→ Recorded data
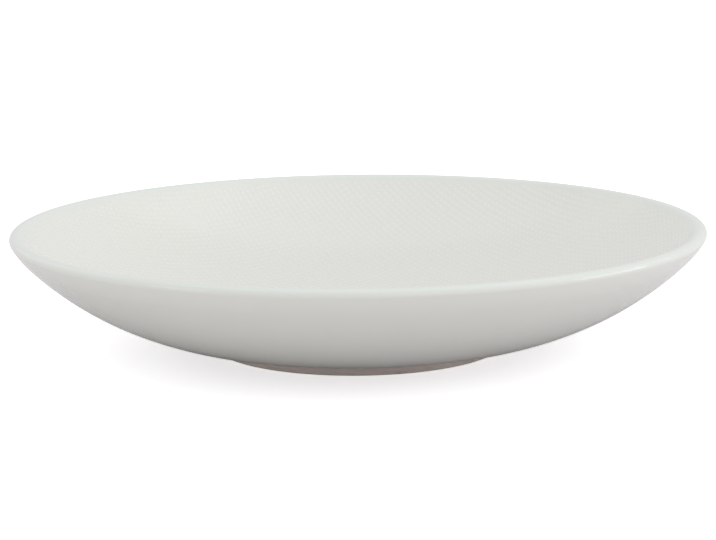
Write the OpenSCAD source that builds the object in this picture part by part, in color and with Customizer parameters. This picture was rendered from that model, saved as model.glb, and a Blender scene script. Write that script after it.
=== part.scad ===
// Deep coupe soup plate: a fired porcelain body with a clear glaze over it.
// The plate is a solid of revolution about Z and stands on z = 0 on its foot ring.
// A half section is drawn in X and Z, with X as the distance from the axis, and turned.
// The glaze follows the body at one thickness, so the section is drawn with a skin value:
// 0 gives the glazed surface that a hand feels, and glaze_t gives the bare body under it.

/* [Plate] */
// Diameter over the lip
rim_d = 220; // [180:1:280]
// Height from the table to the top of the lip
plate_h = 39; // [32:0.5:52]
// Thickness of the wall at its round lip
lip_t = 4.8; // [3.6:0.1:7]

/* [Belly and well] */
// Angle above the level at which the belly leaves the foot ring
belly_a = 5.5; // [2:0.5:10]
// Diameter of the level middle of the well
well_d = 72; // [50:1:88]
// Thickness of the floor, through the body and both its glazes
floor_t = 4.8; // [3.8:0.1:7]

/* [Foot ring] */
// Diameter over the outer wall of the foot ring
foot_d = 94; // [78:1:110]
// Height of the outer wall of the foot ring, up to the belly
foot_h = 3.2; // [2.6:0.1:5]
// Width of the foot ring
foot_w = 5; // [4.2:0.1:8]
// Depth of the hollow under the base, inside the foot ring
hollow_h = 2.7; // [2.2:0.1:4.5]
// Radius of the hollow corner between the foot ring and the belly
corner_r = 1; // [0.5:0.1:1.5]
// Radius of the cove between the foot ring and the hollow's ceiling
cove_r = 1.5; // [0.8:0.1:2.4]
// Radius of the two edges beside the bearing face
bearing_edge_r = 0.8; // [0.4:0.1:1.2]

/* [Glaze] */
// Thickness of the glaze
glaze_t = 0.25; // [0.15:0.05:0.5]
// Height above the table at which the glaze is wiped off the foot ring
glaze_line_h = 1; // [0.8:0.1:1.4]

/* [Hidden] */
$fn = 240;

// Plan radii
foot_r = foot_d / 2;
foot_inner_r = foot_r - foot_w;
foot_mid_r = foot_r - foot_w / 2;
well_r = well_d / 2;

// The lip is a full round: its circle lies inside the rim and under the plate's height
lip_r = lip_t / 2;
lip_x = rim_d / 2 - lip_r;
lip_z = plate_h - lip_r;

// The belly is one arc. It starts on the foot ring's wall at belly_a and ends on the lip.
belly_dx = lip_x - foot_r;
belly_dz = lip_z - foot_h;
belly_rise = belly_dz * cos(belly_a) - belly_dx * sin(belly_a);
belly_r = (belly_dx ^ 2 + belly_dz ^ 2 - lip_r ^ 2) / (2 * (belly_rise - lip_r));
belly_x = foot_r - belly_r * sin(belly_a);
belly_z = foot_h + belly_r * cos(belly_a);

// The well is level in the middle and one arc from there to the lip
floor_z = hollow_h + floor_t;
floor_mid_z = hollow_h + floor_t / 2;
well_dx = lip_x - well_r;
well_dz = lip_z - floor_z;
well_arc_r = (well_dx ^ 2 + well_dz ^ 2 - lip_r ^ 2) / (2 * (well_dz + lip_r));
well_arc_z = floor_z + well_arc_r;

// Directions in which the belly and the well run onto the lip
to_belly = [lip_x - belly_x, lip_z - belly_z] / (belly_r - lip_r);
to_well = [well_r - lip_x, well_arc_z - lip_z] / (well_arc_r + lip_r);

// The corner under the belly: its circle touches the foot ring's wall and the belly
corner_x = foot_r + corner_r;
corner_z = belly_z - sqrt((belly_r + corner_r) ^ 2 - (corner_x - belly_x) ^ 2);
to_corner = [corner_x - belly_x, corner_z - belly_z] / (belly_r + corner_r);

// The cove stays clear of the rounded bearing edge below it
cove_fit_r = min(cove_r, hollow_h - bearing_edge_r);
cove_x = foot_inner_r - cove_fit_r;
cove_z = hollow_h - cove_fit_r;

// The line across the wall where the lip's round takes over, drawn past both faces
lip_mid = [lip_x, lip_z];
lip_line = [lip_mid + lip_t * to_belly, lip_mid, lip_mid + lip_t * to_well];

// The wall from the middle of the foot ring out to the lip's line, before the well is cut
module wall_section(skin) {
    intersection() {
        translate([belly_x, belly_z]) circle(belly_r - skin);
        polygon(concat([[foot_mid_r, plate_h], [foot_mid_r, 0], [rim_d, 0]], lip_line));
    }
}

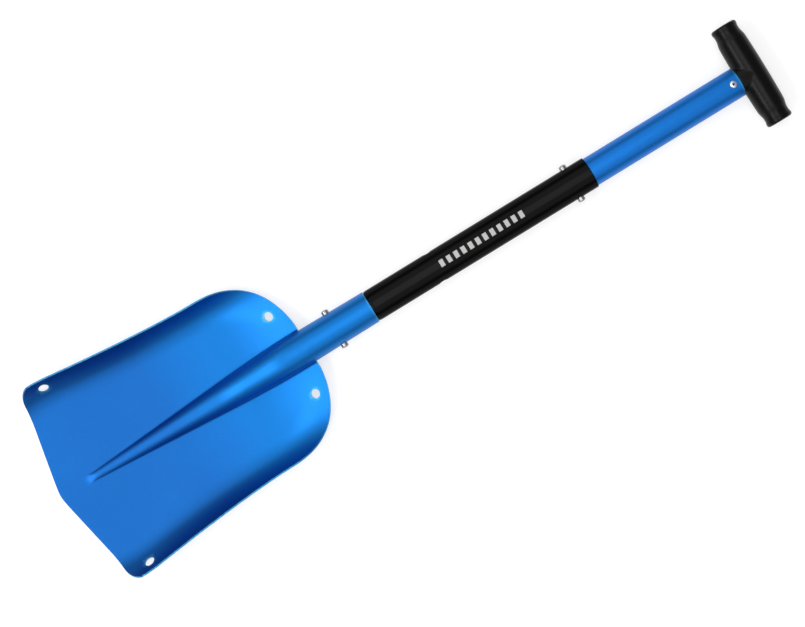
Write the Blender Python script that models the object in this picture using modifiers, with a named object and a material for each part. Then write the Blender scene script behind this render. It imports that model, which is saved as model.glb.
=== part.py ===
"""A three-piece avalanche shovel: pressed blade with a rolled socket, two shaft tubes and a T-grip.

Frame: metres, +Z up. The shovel lies on the back of its blade on Z = 0, the scoop faces up,
the shaft runs along +Y and X = 0 is the middle plane. Distances called "station" are measured
along the shovel from the point of the blade, so Y = station - LENGTH / 2.
"""

from math import asin, atan, atan2, cos, pi, radians, sin, sqrt, tan

import bmesh
import bpy
from mathutils import Matrix, Vector

NAME = "avalanche_shovel"

# Whole shovel
LENGTH = 0.810
AXIS_Z = 0.0174
FIT = 0.0003

# Blade outline, as half widths at stations
SHEET = 0.0016
FRONT_HALF_WIDTH = 0.1068
FRONT_STATION = 0.043
SHOULDER_HALF_WIDTH = 0.0921
SHOULDER_STATION = 0.209
ARCH_END = 0.2866
ARCH_POWER = 2.55
ARCH_LAST_ANGLE = radians(79.0)
FLARE_POWER = 1.5
FRONT_SWEEP = 0.202
POINT_ROUND = 0.0055
CORNER_RADIUS = 0.017
CORNER_END_ANGLE = radians(0.7)
TUCK = 0.0013
TUCK_FROM = 0.055
TUCK_TO = 0.034

# Blade relief
WALL_HEIGHT_FRONT = 0.029
WALL_HEIGHT_SHOULDER = 0.025
WALL_START = 0.66
WALL_LEAN = radians(79.0)
WALL_LEAN_FADE = 4.5
LEAST_LEAN = radians(2.0)
FLOOR_SHARE = 0.60
REAR_RISE_STATION = 0.200
REAR_RISE = 0.0154
REAR_RISE_POWER = 1.8
RIB_START = 0.029
RIB_NOSE = 0.012
RIB_HALF_AT_START = 0.0050
RIB_WIDEN = 0.0735
RIB_HALF_MAX = 0.0203
RIB_EASE = 0.18
RIB_RATIO_START = 0.30
RIB_RATIO_FULL = 0.85
RIB_FILLET = 0.003
RIB_FLANK = 0.0004
RIB_CLIMB_FROM = 0.185
RIB_CLIMB_TO = 0.265
FLAT = 2e-5

# Socket, rolled from the blade's own sheet
SOCKET_FROM = 0.2886
SOCKET_MOUTH = 0.3587
SOCKET_RADIUS_ROOT = 0.0174
SOCKET_RADIUS_MOUTH = 0.0167
SOCKET_SEAM_GAP = 0.0008

# Holes in the blade
FRONT_HOLE = (0.0992, 0.0438, 0.0103)
REAR_HOLE = (0.0442, 0.2676, 0.0090)

# Middle tube, with its lower end necked down to enter the socket
MID_RADIUS = 0.0163
MID_BORE = 0.0153
NECK_RADIUS = 0.0148
NECK_BORE = 0.0138
NECK_END = 0.2905
MID_TOP = 0.6098
SHOULDER_LENGTH = 0.0035

# Upper tube
UPPER_RADIUS = 0.0150
UPPER_BORE = 0.0138
UPPER_END = 0.5480
UPPER_TOP = 0.7790

# Snap buttons: stations of the two locks, and of the second pair of holes for a short shaft
LOWER_SNAP = 0.3173
UPPER_SNAP = 0.5892
SHORT_SNAP = 0.4322
BUTTON_RADIUS = 0.0038
BUTTON_HOLE_RADIUS = 0.0042
LOWER_BUTTON_TIP = 0.0212
UPPER_BUTTON_TIP = 0.0205
TAIL_RADIUS = 0.0015
DOME_HEIGHT = 0.0016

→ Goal
Give back exactly the stretch that opens on the line with "Write the Blender Python" and closes on the line with "and a T-grip.".

→ Full answer
Write the Blender Python script that models the object in this picture using modifiers, with a named object and a material for each part. Then write the Blender scene script behind this render. It imports that model, which is saved as model.glb.
=== part.py ===
"""A three-piece avalanche shovel: pressed blade with a rolled socket, two shaft tubes and a T-grip.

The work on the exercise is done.